Chain Dynamics of Halogenated Precision Polyethylenes in Different Crystal Polymorphs

This Dataset comprises the raw data contained in the figures of our journal article in Macromolecules (DOI: 10.1021/acs.macromol.5c00349) and its Supporting Information (SI). We provide a preprint of the initially submitted article including the SI for reference to the figures and their captions, necessary to use the data. Note that a few figures have changed upon revision, so please also check the published article. For copyright details and licensing we refer to the published article and the publisher.

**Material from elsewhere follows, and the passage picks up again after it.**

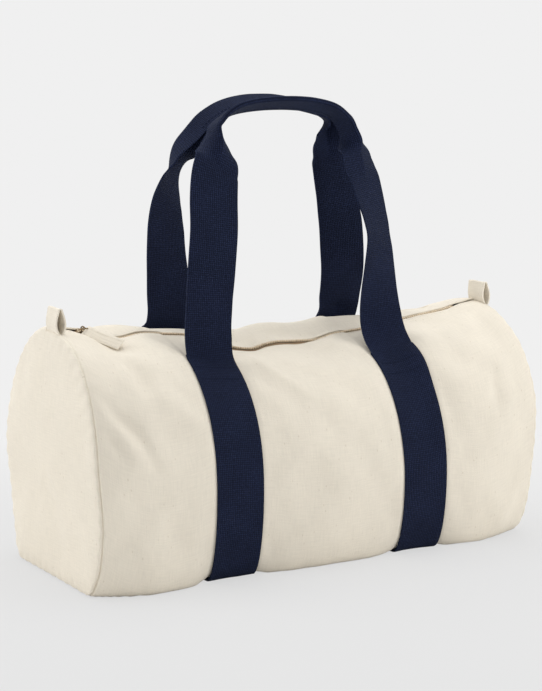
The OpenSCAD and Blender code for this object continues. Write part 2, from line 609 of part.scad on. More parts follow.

Here is the abstract of the article:We investigate the crystallinity and chain dynamics of two crystalline forms I and II of bromine-substituted polyethylene, where bromine is substituted on every 21st backbone carbon –[(CH2)20–CHBr]–. Form I exhibits an all-trans planar conformation, while form II adopts a zig-zag, non-planar, herringbone-like structure with gauche conformations around the CHBr group. Static 1H NMR revealed that form II has slightly higher crystallinity compared to form I, illustrating minor crystallinity differences despite their distinct crystal structures. Both forms, however, achieve much lower crystallinity relatively to typical polyethylene (PE), highlighting the pronounced effect of low Br substitution. This chain alteration also impedes chain diffusion on the timescale relevant for lamellar growth, a phenomenon commonly observed in semicrystalline PE. 13C-1H dipolar MAS NMR experiments indicate that form II's gauche conformers stiffen adjacent CH2 chains, leading to lower motion amplitude in the crystalline chain stem compared to form I, which displays more uniform vibrational motion amplitude. Additionally,13C T1-relaxation measurements reveal atypically short and distributed crystal-related T1 values in both forms. By using 1H crystal-phase filtering and spin diffusion into the near-surface crystalline stems, we detect the CH2 in the semicrystalline interphase to be biased toward shortT1, highlighting faster local mobility down to the ns timescale close to the fold surface as compared to the core.